## What is required
Your task is to repeat the listing exactly.

## Collected material
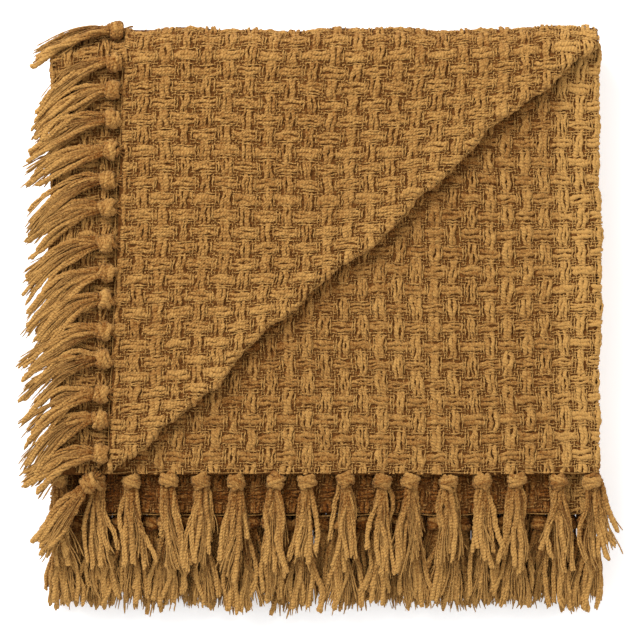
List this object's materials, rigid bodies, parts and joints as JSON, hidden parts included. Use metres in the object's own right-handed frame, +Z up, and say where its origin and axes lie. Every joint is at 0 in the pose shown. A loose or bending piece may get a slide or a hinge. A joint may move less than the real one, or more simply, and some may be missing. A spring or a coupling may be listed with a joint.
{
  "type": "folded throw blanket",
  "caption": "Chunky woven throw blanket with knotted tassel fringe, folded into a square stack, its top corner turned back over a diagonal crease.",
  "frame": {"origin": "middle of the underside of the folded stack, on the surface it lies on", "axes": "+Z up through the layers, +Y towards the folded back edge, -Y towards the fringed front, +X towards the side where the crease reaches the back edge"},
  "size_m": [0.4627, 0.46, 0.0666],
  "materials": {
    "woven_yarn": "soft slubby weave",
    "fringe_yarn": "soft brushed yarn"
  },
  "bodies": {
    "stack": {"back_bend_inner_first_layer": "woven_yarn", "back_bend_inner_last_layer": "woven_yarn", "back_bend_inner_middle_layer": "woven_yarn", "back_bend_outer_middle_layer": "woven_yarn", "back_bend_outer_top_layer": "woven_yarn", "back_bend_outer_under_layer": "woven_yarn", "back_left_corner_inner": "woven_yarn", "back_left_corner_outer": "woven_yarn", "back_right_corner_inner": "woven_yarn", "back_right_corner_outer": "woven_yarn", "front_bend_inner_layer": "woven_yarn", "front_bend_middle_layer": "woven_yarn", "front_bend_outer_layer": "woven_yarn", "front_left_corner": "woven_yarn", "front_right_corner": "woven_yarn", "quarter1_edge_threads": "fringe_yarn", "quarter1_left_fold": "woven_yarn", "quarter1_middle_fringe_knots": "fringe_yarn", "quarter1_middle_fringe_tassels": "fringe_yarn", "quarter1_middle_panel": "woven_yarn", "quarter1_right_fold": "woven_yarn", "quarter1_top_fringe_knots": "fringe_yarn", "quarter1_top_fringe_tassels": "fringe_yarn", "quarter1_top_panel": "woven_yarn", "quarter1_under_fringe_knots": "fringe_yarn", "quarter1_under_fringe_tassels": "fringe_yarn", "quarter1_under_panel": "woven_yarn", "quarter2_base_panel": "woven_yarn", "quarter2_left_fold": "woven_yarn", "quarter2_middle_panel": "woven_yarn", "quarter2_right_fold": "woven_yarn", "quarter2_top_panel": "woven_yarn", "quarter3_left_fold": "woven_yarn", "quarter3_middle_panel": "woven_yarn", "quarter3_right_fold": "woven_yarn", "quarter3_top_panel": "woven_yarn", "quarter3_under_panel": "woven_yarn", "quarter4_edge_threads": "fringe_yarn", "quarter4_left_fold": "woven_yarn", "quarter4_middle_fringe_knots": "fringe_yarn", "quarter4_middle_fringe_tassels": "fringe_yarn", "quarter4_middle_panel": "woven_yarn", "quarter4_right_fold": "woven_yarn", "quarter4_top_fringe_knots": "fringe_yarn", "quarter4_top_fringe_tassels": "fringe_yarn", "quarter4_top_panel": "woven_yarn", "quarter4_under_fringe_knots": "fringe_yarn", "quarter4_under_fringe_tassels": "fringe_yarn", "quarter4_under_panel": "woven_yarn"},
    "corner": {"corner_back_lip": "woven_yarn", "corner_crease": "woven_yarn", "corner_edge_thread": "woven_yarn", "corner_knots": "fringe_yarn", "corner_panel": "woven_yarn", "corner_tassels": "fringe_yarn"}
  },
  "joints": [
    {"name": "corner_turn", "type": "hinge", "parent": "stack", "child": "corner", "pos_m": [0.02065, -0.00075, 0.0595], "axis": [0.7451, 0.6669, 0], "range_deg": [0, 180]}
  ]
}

## Answer to the task
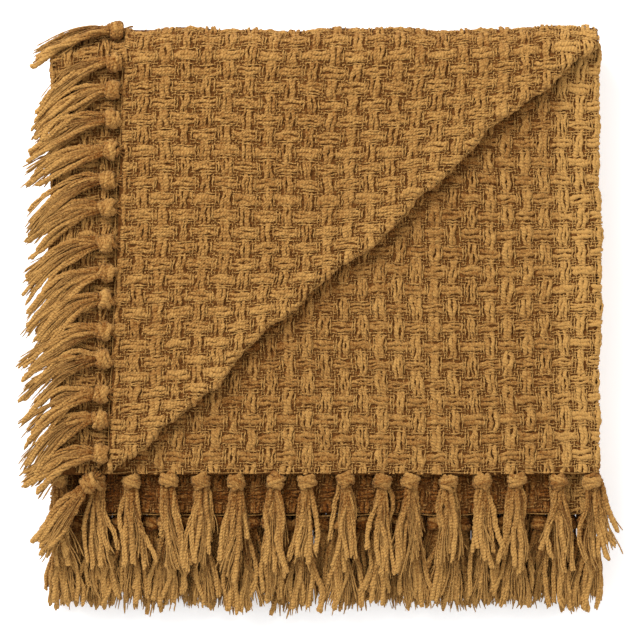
List this object's materials, rigid bodies, parts and joints as JSON, hidden parts included. Use metres in the object's own right-handed frame, +Z up, and say where its origin and axes lie. Every joint is at 0 in the pose shown. A loose or bending piece may get a slide or a hinge. A joint may move less than the real one, or more simply, and some may be missing. A spring or a coupling may be listed with a joint.
{
  "type": "folded throw blanket",
  "caption": "Chunky woven throw blanket with knotted tassel fringe, folded into a square stack, its top corner turned back over a diagonal crease.",
  "frame": {"origin": "middle of the underside of the folded stack, on the surface it lies on", "axes": "+Z up through the layers, +Y towards the folded back edge, -Y towards the fringed front, +X towards the side where the crease reaches the back edge"},
  "size_m": [0.4627, 0.46, 0.0666],
  "materials": {
    "woven_yarn": "soft slubby weave",
    "fringe_yarn": "soft brushed yarn"
  },
  "bodies": {
    "stack": {"back_bend_inner_first_layer": "woven_yarn", "back_bend_inner_last_layer": "woven_yarn", "back_bend_inner_middle_layer": "woven_yarn", "back_bend_outer_middle_layer": "woven_yarn", "back_bend_outer_top_layer": "woven_yarn", "back_bend_outer_under_layer": "woven_yarn", "back_left_corner_inner": "woven_yarn", "back_left_corner_outer": "woven_yarn", "back_right_corner_inner": "woven_yarn", "back_right_corner_outer": "woven_yarn", "front_bend_inner_layer": "woven_yarn", "front_bend_middle_layer": "woven_yarn", "front_bend_outer_layer": "woven_yarn", "front_left_corner": "woven_yarn", "front_right_corner": "woven_yarn", "quarter1_edge_threads": "fringe_yarn", "quarter1_left_fold": "woven_yarn", "quarter1_middle_fringe_knots": "fringe_yarn", "quarter1_middle_fringe_tassels": "fringe_yarn", "quarter1_middle_panel": "woven_yarn", "quarter1_right_fold": "woven_yarn", "quarter1_top_fringe_knots": "fringe_yarn", "quarter1_top_fringe_tassels": "fringe_yarn", "quarter1_top_panel": "woven_yarn", "quarter1_under_fringe_knots": "fringe_yarn", "quarter1_under_fringe_tassels": "fringe_yarn", "quarter1_under_panel": "woven_yarn", "quarter2_base_panel": "woven_yarn", "quarter2_left_fold": "woven_yarn", "quarter2_middle_panel": "woven_yarn", "quarter2_right_fold": "woven_yarn", "quarter2_top_panel": "woven_yarn", "quarter3_left_fold": "woven_yarn", "quarter3_middle_panel": "woven_yarn", "quarter3_right_fold": "woven_yarn", "quarter3_top_panel": "woven_yarn", "quarter3_under_panel": "woven_yarn", "quarter4_edge_threads": "fringe_yarn", "quarter4_left_fold": "woven_yarn", "quarter4_middle_fringe_knots": "fringe_yarn", "quarter4_middle_fringe_tassels": "fringe_yarn", "quarter4_middle_panel": "woven_yarn", "quarter4_right_fold": "woven_yarn", "quarter4_top_fringe_knots": "fringe_yarn", "quarter4_top_fringe_tassels": "fringe_yarn", "quarter4_top_panel": "woven_yarn", "quarter4_under_fringe_knots": "fringe_yarn", "quarter4_under_fringe_tassels": "fringe_yarn", "quarter4_under_panel": "woven_yarn"},
    "corner": {"corner_back_lip": "woven_yarn", "corner_crease": "woven_yarn", "corner_edge_thread": "woven_yarn", "corner_knots": "fringe_yarn", "corner_panel": "woven_yarn", "corner_tassels": "fringe_yarn"}
  },
  "joints": [
    {"name": "corner_turn", "type": "hinge", "parent": "stack", "child": "corner", "pos_m": [0.02065, -0.00075, 0.0595], "axis": [0.7451, 0.6669, 0], "range_deg": [0, 180]}
  ]
}